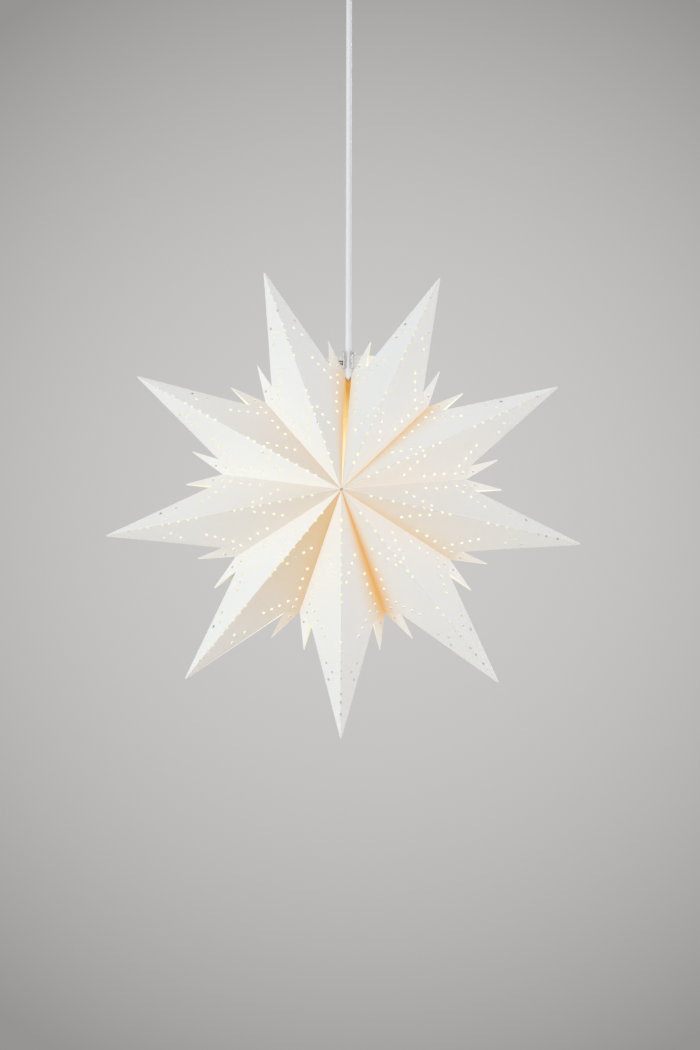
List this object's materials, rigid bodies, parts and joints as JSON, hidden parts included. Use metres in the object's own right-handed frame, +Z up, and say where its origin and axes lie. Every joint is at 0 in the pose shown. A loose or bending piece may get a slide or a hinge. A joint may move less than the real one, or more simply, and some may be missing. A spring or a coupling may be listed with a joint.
{
  "type": "paper star pendant lamp",
  "caption": "Hanging folded-paper star lantern with pointed hollow arms, on a straight cord with lampholder, bulb and ceiling cup.",
  "frame": {"origin": "centre of the two ceiling screw slots, in the bracket's upper face, on the cord's line", "axes": "+Z up towards the ceiling, -Y towards the star's front, +X to the right in the front view"},
  "size_m": [0.4799, 0.1408, 0.834],
  "materials": {
    "star_paper": "matt white paper, lit from inside",
    "clear_plastic": "clear, glossy",
    "white_plastic": "satin",
    "cord_sheath": "smooth white PVC",
    "lead_insulation": "smooth",
    "seal_rubber": "soft",
    "zinc_steel": "zinc plated",
    "brass": "plain",
    "nickel_brass": "nickel plated",
    "terminal_plastic": "milky",
    "holder_plastic": "heat-proof, satin",
    "carrier_plastic": "heat-proof, matt",
    "black_glass": "glossy",
    "solder": "dull",
    "opal_plastic": "opal, lit"
  },
  "bodies": {
    "ceiling": {"ceiling_bracket": "zinc_steel", "ceiling_cup": "white_plastic", "cup_screws": "zinc_steel", "tail_leads": "lead_insulation", "cord_tail": "cord_sheath", "terminal_block": "terminal_plastic", "terminal_inserts": "brass", "terminal_screws": "zinc_steel", "block_screw": "zinc_steel", "grip_body": "white_plastic", "grip_locknut": "white_plastic"},
    "clamp_nut": {"grip_nut": "white_plastic"},
    "seal": {"grip_seal": "seal_rubber"},
    "pendant": {"cord": "cord_sheath", "holder_cap": "holder_plastic", "holder_grub_screw": "white_plastic", "holder_body": "holder_plastic", "contact_carrier": "carrier_plastic", "screw_shell": "brass", "centre_contact": "brass", "holder_leads": "lead_insulation"},
    "bulb_base": {"bulb_cap": "nickel_brass", "bulb_insulator": "black_glass", "bulb_tip": "solder"},
    "bulb": {"bulb_foot": "holder_plastic", "bulb_globe": "opal_plastic"},
    "star": {"arm_1_front": "star_paper", "arm_1_back": "star_paper", "arm_2_front": "star_paper", "arm_2_back": "star_paper", "arm_3_front": "star_paper", "arm_3_back": "star_paper", "arm_4_front": "star_paper", "arm_4_back": "star_paper", "arm_5_front": "star_paper", "arm_5_back": "star_paper", "arm_6_front": "star_paper", "arm_6_back": "star_paper", "arm_7_front": "star_paper", "arm_7_back": "star_paper", "arm_8_front": "star_paper", "arm_8_back": "star_paper", "arm_9_front": "star_paper", "arm_9_back": "star_paper", "hanger_clip": "clear_plastic"},
    "clamp": {"clamp_screw": "white_plastic"}
  },
  "joints": [
    {"name": "grip_nut_turn", "type": "hinge", "parent": "ceiling", "child": "clamp_nut", "pos_m": [0, 0, -0.057], "axis": [0, 0, 1], "range_deg": [0, 540]},
    {"name": "swing_side", "type": "hinge", "parent": "ceiling", "child": "seal", "pos_m": [0, 0, -0.0616], "axis": [0, 1, 0], "range_deg": [-20, 20]},
    {"name": "swing_front", "type": "hinge", "parent": "seal", "child": "pendant", "pos_m": [0, 0, -0.0616], "axis": [1, 0, 0], "range_deg": [-20, 20]},
    {"name": "star_turn", "type": "hinge", "parent": "pendant", "child": "star", "pos_m": [0, 0, -0.46], "axis": [0, 0, 1], "continuous": true},
    {"name": "clamp_screw_turn", "type": "hinge", "parent": "star", "child": "clamp", "pos_m": [0.0065, 0, -0.444], "axis": [1, 0, 0], "range_deg": [0, 720]},
    {"name": "bulb_drop", "type": "slide", "parent": "pendant", "child": "bulb_base", "axis": [0, 0, -1], "range_m": [0, 0.0141]},
    {"name": "bulb_turn", "type": "hinge", "parent": "bulb_base", "child": "bulb", "pos_m": [0, 0, -0.57], "axis": [0, 0, -1], "range_deg": [0, 1800]}
  ],
  "couplings": [
    {"joint": "bulb_turn", "follows": "bulb_drop", "rad_per_m": 2228.1}
  ]
}
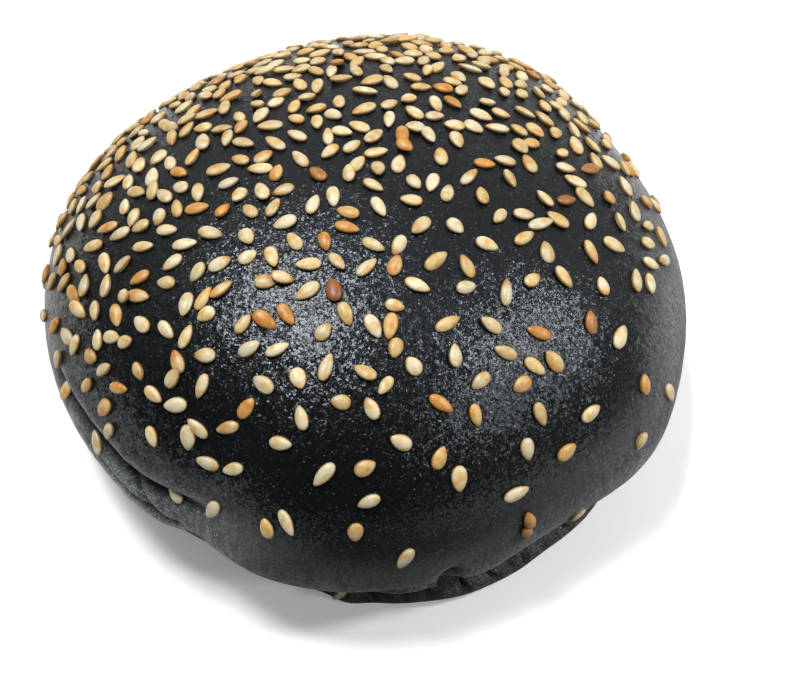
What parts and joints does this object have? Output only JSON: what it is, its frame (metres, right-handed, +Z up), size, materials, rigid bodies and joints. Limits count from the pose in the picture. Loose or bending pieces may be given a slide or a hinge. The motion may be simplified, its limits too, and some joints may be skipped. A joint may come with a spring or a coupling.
{
  "type": "sesame bun",
  "caption": "Round black burger bun with a domed top, scattered sesame seeds, a folded side and a flat sole.",
  "frame": {"origin": "middle of the bun's bounding box in plan, on the flat sole it rests on", "axes": "+Z up from the sole to the top of the dome; -Y is the front, the side nearest the camera in the picture; +X is to the right in the picture"},
  "size_m": [0.099, 0.0996, 0.0484],
  "materials": {
    "crust": "black baked bread crust, dull with a soft egg-wash gloss on the dome and a dry floury bloom low on the side",
    "sesame": "hulled sesame seeds, cream to golden, a few toasted orange, soft waxy sheen"
  },
  "bodies": {
    "root": {"sesame_bun": "crust"}
  },
  "joints": []
}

__WHAT YOU WILL DO__. Return all of the entries exactly as written.

__REPLY__.
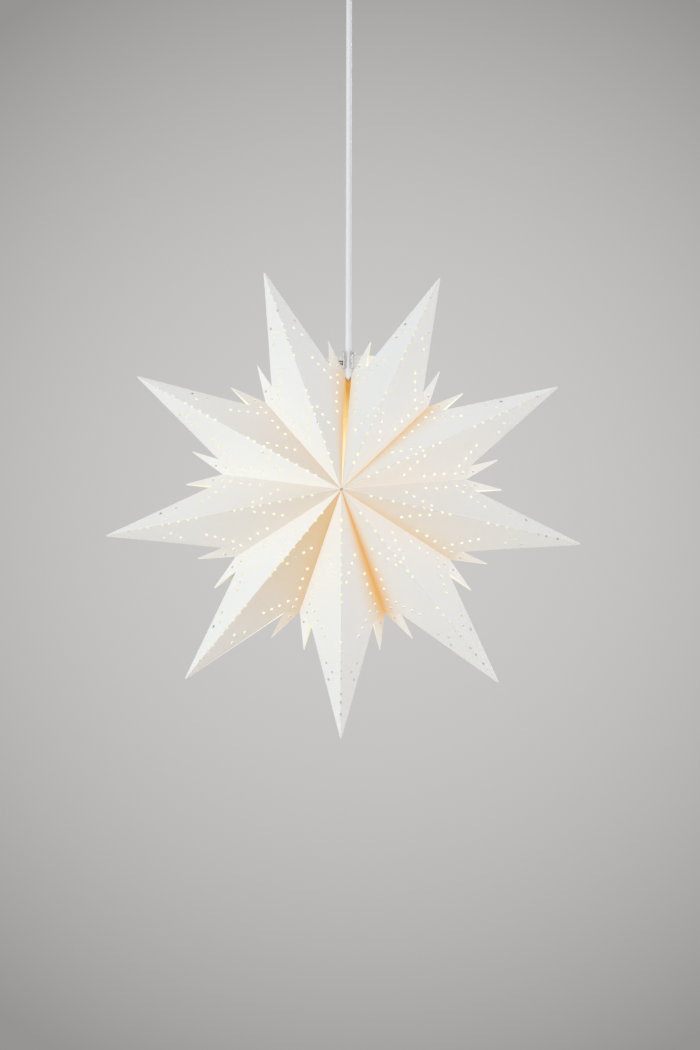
List this object's materials, rigid bodies, parts and joints as JSON, hidden parts included. Use metres in the object's own right-handed frame, +Z up, and say where its origin and axes lie. Every joint is at 0 in the pose shown. A loose or bending piece may get a slide or a hinge. A joint may move less than the real one, or more simply, and some may be missing. A spring or a coupling may be listed with a joint.
{
  "type": "paper star pendant lamp",
  "caption": "Hanging folded-paper star lantern with pointed hollow arms, on a straight cord with lampholder, bulb and ceiling cup.",
  "frame": {"origin": "centre of the two ceiling screw slots, in the bracket's upper face, on the cord's line", "axes": "+Z up towards the ceiling, -Y towards the star's front, +X to the right in the front view"},
  "size_m": [0.4799, 0.1408, 0.834],
  "materials": {
    "star_paper": "matt white paper, lit from inside",
    "clear_plastic": "clear, glossy",
    "white_plastic": "satin",
    "cord_sheath": "smooth white PVC",
    "lead_insulation": "smooth",
    "seal_rubber": "soft",
    "zinc_steel": "zinc plated",
    "brass": "plain",
    "nickel_brass": "nickel plated",
    "terminal_plastic": "milky",
    "holder_plastic": "heat-proof, satin",
    "carrier_plastic": "heat-proof, matt",
    "black_glass": "glossy",
    "solder": "dull",
    "opal_plastic": "opal, lit"
  },
  "bodies": {
    "ceiling": {"ceiling_bracket": "zinc_steel", "ceiling_cup": "white_plastic", "cup_screws": "zinc_steel", "tail_leads": "lead_insulation", "cord_tail": "cord_sheath", "terminal_block": "terminal_plastic", "terminal_inserts": "brass", "terminal_screws": "zinc_steel", "block_screw": "zinc_steel", "grip_body": "white_plastic", "grip_locknut": "white_plastic"},
    "clamp_nut": {"grip_nut": "white_plastic"},
    "seal": {"grip_seal": "seal_rubber"},
    "pendant": {"cord": "cord_sheath", "holder_cap": "holder_plastic", "holder_grub_screw": "white_plastic", "holder_body": "holder_plastic", "contact_carrier": "carrier_plastic", "screw_shell": "brass", "centre_contact": "brass", "holder_leads": "lead_insulation"},
    "bulb_base": {"bulb_cap": "nickel_brass", "bulb_insulator": "black_glass", "bulb_tip": "solder"},
    "bulb": {"bulb_foot": "holder_plastic", "bulb_globe": "opal_plastic"},
    "star": {"arm_1_front": "star_paper", "arm_1_back": "star_paper", "arm_2_front": "star_paper", "arm_2_back": "star_paper", "arm_3_front": "star_paper", "arm_3_back": "star_paper", "arm_4_front": "star_paper", "arm_4_back": "star_paper", "arm_5_front": "star_paper", "arm_5_back": "star_paper", "arm_6_front": "star_paper", "arm_6_back": "star_paper", "arm_7_front": "star_paper", "arm_7_back": "star_paper", "arm_8_front": "star_paper", "arm_8_back": "star_paper", "arm_9_front": "star_paper", "arm_9_back": "star_paper", "hanger_clip": "clear_plastic"},
    "clamp": {"clamp_screw": "white_plastic"}
  },
  "joints": [
    {"name": "grip_nut_turn", "type": "hinge", "parent": "ceiling", "child": "clamp_nut", "pos_m": [0, 0, -0.057], "axis": [0, 0, 1], "range_deg": [0, 540]},
    {"name": "swing_side", "type": "hinge", "parent": "ceiling", "child": "seal", "pos_m": [0, 0, -0.0616], "axis": [0, 1, 0], "range_deg": [-20, 20]},
    {"name": "swing_front", "type": "hinge", "parent": "seal", "child": "pendant", "pos_m": [0, 0, -0.0616], "axis": [1, 0, 0], "range_deg": [-20, 20]},
    {"name": "star_turn", "type": "hinge", "parent": "pendant", "child": "star", "pos_m": [0, 0, -0.46], "axis": [0, 0, 1], "continuous": true},
    {"name": "clamp_screw_turn", "type": "hinge", "parent": "star", "child": "clamp", "pos_m": [0.0065, 0, -0.444], "axis": [1, 0, 0], "range_deg": [0, 720]},
    {"name": "bulb_drop", "type": "slide", "parent": "pendant", "child": "bulb_base", "axis": [0, 0, -1], "range_m": [0, 0.0141]},
    {"name": "bulb_turn", "type": "hinge", "parent": "bulb_base", "child": "bulb", "pos_m": [0, 0, -0.57], "axis": [0, 0, -1], "range_deg": [0, 1800]}
  ],
  "couplings": [
    {"joint": "bulb_turn", "follows": "bulb_drop", "rad_per_m": 2228.1}
  ]
}
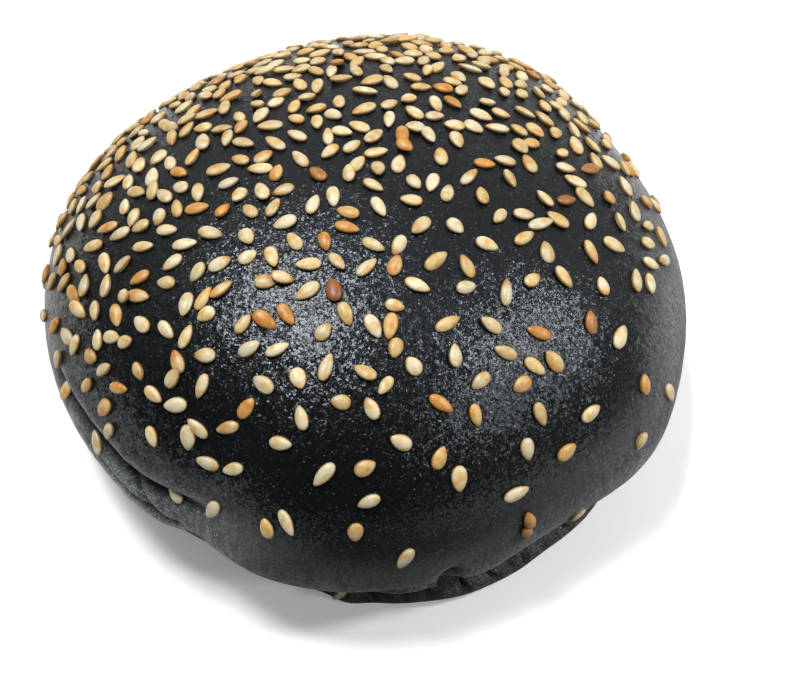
What parts and joints does this object have? Output only JSON: what it is, its frame (metres, right-handed, +Z up), size, materials, rigid bodies and joints. Limits count from the pose in the picture. Loose or bending pieces may be given a slide or a hinge. The motion may be simplified, its limits too, and some joints may be skipped. A joint may come with a spring or a coupling.
{
  "type": "sesame bun",
  "caption": "Round black burger bun with a domed top, scattered sesame seeds, a folded side and a flat sole.",
  "frame": {"origin": "middle of the bun's bounding box in plan, on the flat sole it rests on", "axes": "+Z up from the sole to the top of the dome; -Y is the front, the side nearest the camera in the picture; +X is to the right in the picture"},
  "size_m": [0.099, 0.0996, 0.0484],
  "materials": {
    "crust": "black baked bread crust, dull with a soft egg-wash gloss on the dome and a dry floury bloom low on the side",
    "sesame": "hulled sesame seeds, cream to golden, a few toasted orange, soft waxy sheen"
  },
  "bodies": {
    "root": {"sesame_bun": "crust"}
  },
  "joints": []
}